Si les deepfakes sont surtout utilisés à des fins de diffamation ou de propagande, leur utilisation peut également être un atout pour les entreprises audiovisuelles. Est-ce vraiment souhaitable? Comment contrôler ses “vidéotox” dans une époque où il est de plus en plus difficile de discerner le vrai du faux?
Mais finalement, que sont les deepfakes, aussi appelés hypertrucages ou vidéotox? Ce néologisme vient de la contraction entre deep learning et fake. Et comme son nom l’indique, c’est un logiciel d’apprentissage profond qui permet de créer de fausses vidéos à partir d’images pré-existantes.
Le rôle de l’IA
En général cette intelligence artificielle est utilisée pour transposer le visage de quelqu’un sur le corps d’une autre personne. Ce type de logiciel est assez récent, la technologie a été mise au point en 2016 notamment grâce au logiciel “Voco” d’Adobe, premier programme d’hypertrucage audio capable de reproduire la voix humaine. L’année suivante, la BBC diffuse l’un des premiers deepfakes, développé par l’université de Washington. Celui-ci met en scène de manière bluffante un faux discours de Barack Obama.
Une technologie détournée
Rapidement, cette technologie a été détournée dans le but de nuire à la réputation de célébrités. À partir de 2017, de nombreuses fausses sextapes ont été publiées et partagées sur Reddit. La plupart des victimes sont des jeunes femmes comme Daisy Ridley, connue pour son rôle de Rey dans Star Wars, épisode VII dont la fausse sextape a été la plus commentée et partagée sur les réseaux. En janvier 2018 sort l’application Fakeapp qui met cette technologie à la portée de tous. De là, les deepfakes deviennent un outil de revenge porn mettant en scène des anonymes. Depuis, Reddit, Twitter, Pornhub et d’autres sites ont interdit la publication de ces vidéotox. En Angleterre, les auteurs de ces vidéos peuvent être poursuivis pour harcèlement. Mais ce sont des outils qui semblent bien fragiles face à l’océan de possibilités qu’offre internet.

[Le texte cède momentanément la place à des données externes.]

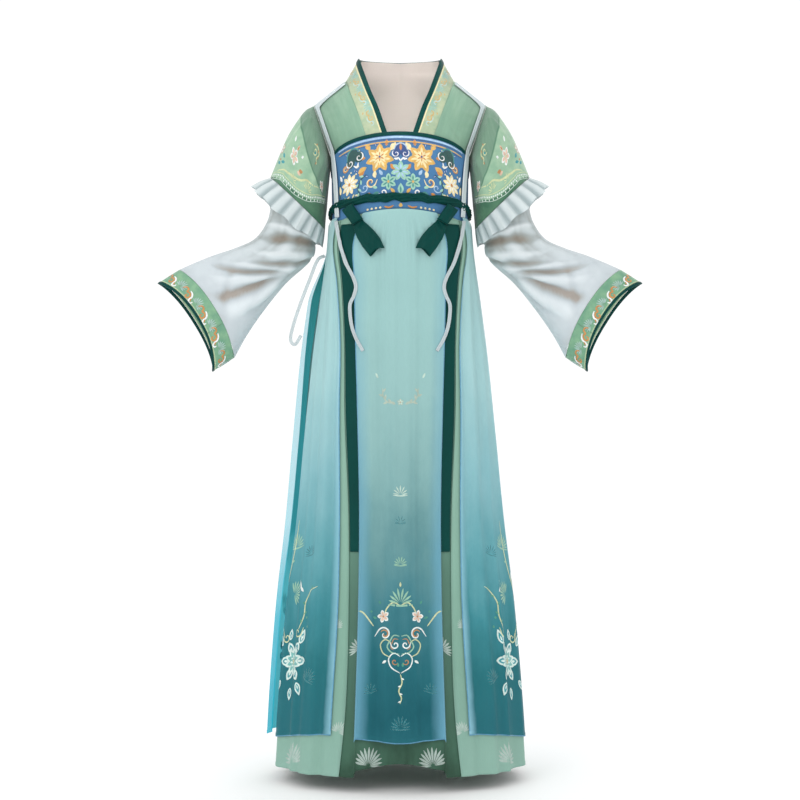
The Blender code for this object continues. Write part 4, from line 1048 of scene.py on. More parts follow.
def vine(points, tone, width, leaf_tone=None, leaf=0.008, every=2, lift=0):
    """A stem with pairs of small leaves along it."""
    line = curve_through(points, 24)
    made = [stroke(points, width, tone, 24, (0.5, 0.3), lift)]
    if leaf_tone:
        for i in range(3, 22, every * 2):
            along = line[i + 1] - line[i - 1]
            heading = math.degrees(math.atan2(along[0], -along[1]))
            side = 1 if (i // (every * 2)) % 2 else -1
            made += placed([petal(leaf, leaf * 0.45, leaf_tone, 0.0, lift + 1)],
                           line[i][0], line[i][1], heading + 48 * side)
    return made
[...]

D’autant plus que le deepfake peut désormais servir à des fins de propagandes politiques. Cela a été mise en évidence par le vidéaste Jordan Peele qui a produit une vidéotox où il met en scène un vrai-faux Barack Obama traitant Donald Trump d’idiot. Si cette vidéo a été conçue comme une mise en garde contre l’utilisation des deepfakes, elle a surtout révélé l’existence de telles images à des fins de propagande.
Mais alors que faire pour lutter contre ce nouvel outil de désinformation ? L’antidote pourrait venir du poison. En effet, de nombreux chercheurs en intelligence artificielle souhaitent développer des IA capables de reconnaître des vidéos manipulées. Des laboratoires informatiques planchent d’ailleurs sur le sujet. Par exemple, la DARPA, l’agence de recherche américaine de défense du Pentagone, finance des projets s’attaquant aux deepfakes, à hauteur de 68 millions. Ou encore Facebook organise un grand concours hackathon, le « Deepfake Detection Challenge », afin de faire émerger des logiciels de détection de fausses vidéos.
Certains experts en cybersécurité préfèreraient plutôt implémenter sur toutes les caméras une sorte de « tatouage électronique » qui permettrait de vérifier l’origine des contenus diffusés.
De la bonne utilisation du deepfake
En dehors de ces utilisations frauduleuses, le deepfake pourrait être utile à l’industrie de la vidéo publicitaire ou de formation. Par exemple, durant le confinement, le géant de la publicité WPP s’est servi de la technologie de la start-up Synthesia pour créer des vidéos de formation pour ces équipes en un temps record. La start-up a su décliner en une trentaine de langues différentes une vidéo déjà tournée. Ce qui a été un gain de temps et de coût énorme car normalement l’équipe aurait dû faire doubler la vidéo ou en tourner trente versions différentes. Néanmoins, cela représente un manque à gagner pour les professionnels de l’audiovisuel qui doivent déjà affronter une paupérisation de leur profession.
Enfin, cette technologie peut être un bon outil de divertissement et de créativité. Notamment au cinéma, on pourrait alors imaginer de nouveaux films avec d’anciens acteurs, comme un film où Charlie Chaplin donnerait la réplique à Marilyn Monroe par exemple. Ou encore pour créer des spots publicitaires amusants. En avril dernier, la chaine sportive ESPN a détourné des images d’un journal télévisé de 1998 pour promouvoir sa mini-série documentaire The Last Dance.